In the Swedish film (in my opinion) the male character was not that physically attractive, and yet lots and lots of very beautiful women made sexual advances at him, including Salander, who I thought was way, way better looking than him. In the remake the male character was more attractive, and the female character less attractive, so the relationship was more equal, and I thought more plausible.
I can tell that you are offended by me saying this, but I can't tell why.
No, I was asking for clarification because I didn't understand what you were saying.
It turns out you were saying what I first thought, but I was so baffled by that idea that I assumed I was misreading.

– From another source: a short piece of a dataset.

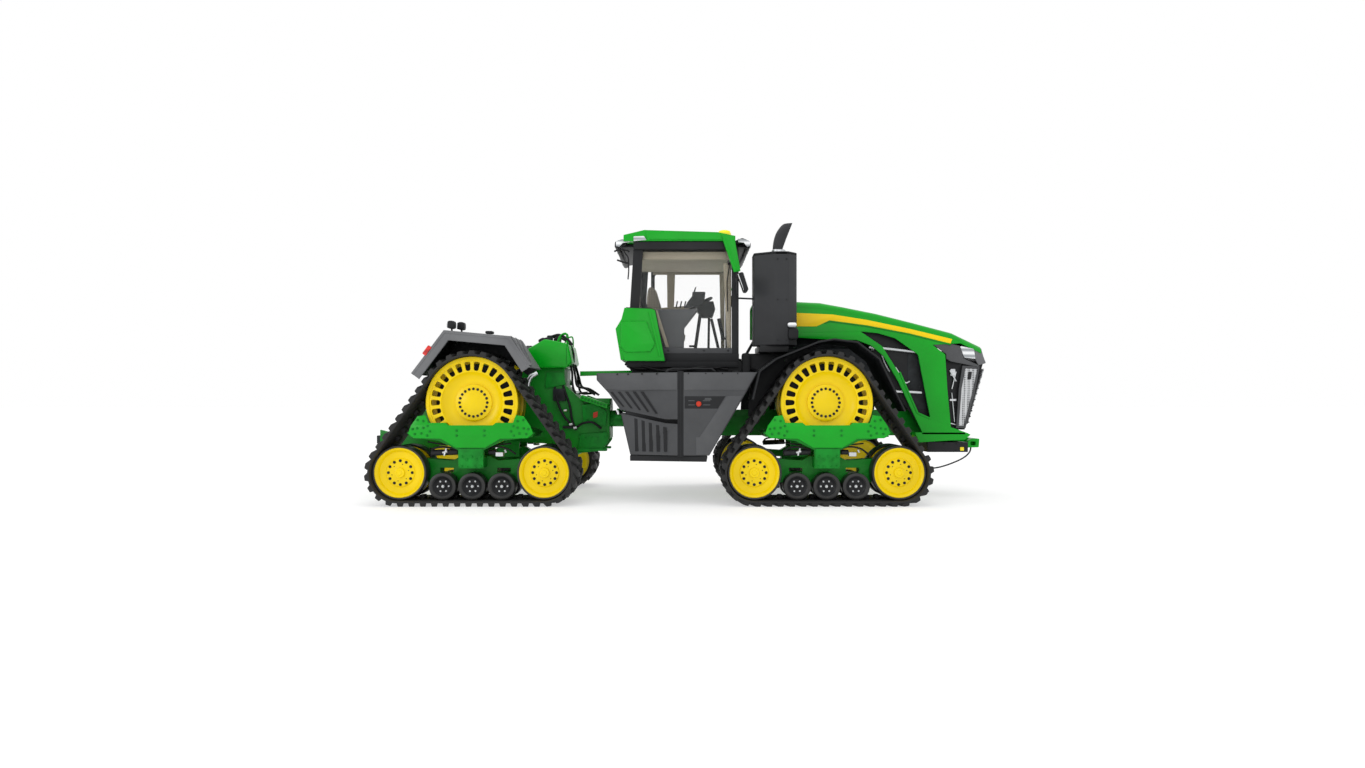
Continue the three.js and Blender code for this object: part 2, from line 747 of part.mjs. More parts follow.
// ---- steering cylinders ----
function steeringCylinder(side, name) {
  const base = new THREE.Vector2(STEER_X + CYLINDER_BASE[0], side * CYLINDER_BASE[1]);
  const eye = new THREE.Vector2(STEER_X + CYLINDER_EYE[0], side * CYLINDER_EYE[1]);
  const reach = eye.distanceTo(base);
  const group = new THREE.Group();
  group.position.set(base.x, base.y, CYLINDER_HEIGHT);
  group.rotation.z = eye.clone().sub(base).angle();
  const half = EYE_THICKNESS / 2;
  const boreRadius = ROD_RADIUS + 6;
  const tailStart = reach - 380;
  const tube = barX(BARREL_RADIUS, COLLAR_RADIUS + 7, BARREL_LENGTH, 14, 0, 0);
  const barrel = cut(
    join(tube, barZ(BARREL_EYE_RADIUS, -half, half, 14, 0, 0)),
    barZ(EYE_PIN_RADIUS + RUNNING, -half - 5, half + 5, 12, 0, 0),
    barX(boreRadius, 70, BARREL_LENGTH + 5, 12, 0, 0),
  );
  const shaft = barX(ROD_RADIUS, tailStart, reach - EYE_PIN_RADIUS - EYE_CLEARANCE - 8, 12, 0, 0);
  const rod = cut(
    join(shaft, barZ(EYE_RADIUS, -half, half, 18, reach, 0)),
    barZ(EYE_PIN_RADIUS + EYE_CLEARANCE, -half - 5, half + 5, 18, reach, 0),
  );
  piece(group, `steering_barrel_${name}`, barrel, BLACK);
  piece(group, `steering_rod_${name}`, rod, STEEL);
  tractor.add(group);
}

// ---- cab ----
const WHEEL_HUB = [330, 0, 2820];
const WHEEL_TILT = 0.5; // radians back from level

function cabFrame() {
  const floor = box([CAB_BACK_BOTTOM, CAB_FRONT], both(CAB_HALF_WIDTH), CAB_FLOOR);
  const crown = slab(
    [
      [CAB_BACK_TOP, -CAB_HALF_WIDTH],
      [CAB_FRONT - 100, -CAB_HALF_WIDTH],
      [CAB_FRONT, -CAB_HALF_WIDTH + 100],
      [CAB_FRONT, CAB_HALF_WIDTH - 100],
      [CAB_FRONT - 100, CAB_HALF_WIDTH],
      [CAB_BACK_TOP, CAB_HALF_WIDTH],
    ],
    ...CAB_TOP,
  );
  const height = [CAB_FLOOR[1] - 10, CAB_TOP[0] + 10];
  const posts = [-1, 1].flatMap((side) => {
    const y = side < 0 ? [-CAB_HALF_WIDTH, -CAB_HALF_WIDTH + 55] : [CAB_HALF_WIDTH - 55, CAB_HALF_WIDTH];
    return [
      box([CAB_FRONT - PILLAR, CAB_FRONT], y, height),
      strut([CAB_BACK_BOTTOM + 66, height[0]], [CAB_BACK_TOP + 66, height[1]], 130, ...y),
    ];
  });
  const bars = [
    box([CAB_FRONT - 20, CAB_FRONT + 173], both(CAB_HALF_WIDTH - 160), [CAB_TOP[1] - 45, CAB_TOP[1] - 10]),
    box([CAB_BACK_TOP - 259, CAB_BACK_TOP + 20], both(CAB_HALF_WIDTH - 160), [CAB_TOP[1] - 45, CAB_TOP[1] - 10]),
  ];
  const console = plate(
    [
      [-240, CAB_FLOOR[1] - 5],
      [90, CAB_FLOOR[1] - 5],
      [100, 2420],
      [285, 2660],
      [-290, 2660],
    ],
    -CAB_HALF_WIDTH + 115,
    -430,
  );
  const columnFoot = [WHEEL_HUB[0] - 100, CAB_FLOOR[1] - 30];
  const columnHead = [WHEEL_HUB[0] + 20, WHEEL_HUB[2] - 60];
  const column = strut(columnFoot, columnHead, 50, -30, 30);
  return join(floor, crown, ...posts, ...bars, console, column);
}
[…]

I am like your mother's partner in my prejudice against English-language remakes. The only counterexample I can think of apart from this film is The Departed, which is very good even if it isn't perhaps quite as good as the Hong Kong original, Infernal Affairs.
Armansky (if he's the guy I think) seemed protective to Salander in this film, rather than lecherous, and that's typical of the slight changes Fincher has made throughout to reduce the sexism of the atmosphere, or so it seems to me. And this did change the context for Blomkvist, because he is no longer the sole non-creepy guy. Overall I felt that in the film sexism is shown as a widespread thing, but not an all-pervasive ocean that drowns us all.
Oh yeah, and I agree it was clear Berger and her husband had an open marriage. In the original film I felt she was more vulnerable, more needy of Blomqvist. Another change by Fincher which normalises the relations between men and women, and makes the women less sexually vulnerable.
The cumulative effect is quite a big change in atmosphere - I think to the better.
|Date:||January 4th, 2012 12:13 am (UTC)|| |
On the one hand, I want to see this movie because I love the director and I've heard so much about the character of Lisbeth (having not read the books, which were highly praised, nor seen the earlier movies), but on the other hand, rape scenes are triggery for me. I don't know if I will go see it, but I thank you for the thoughtful review all the same.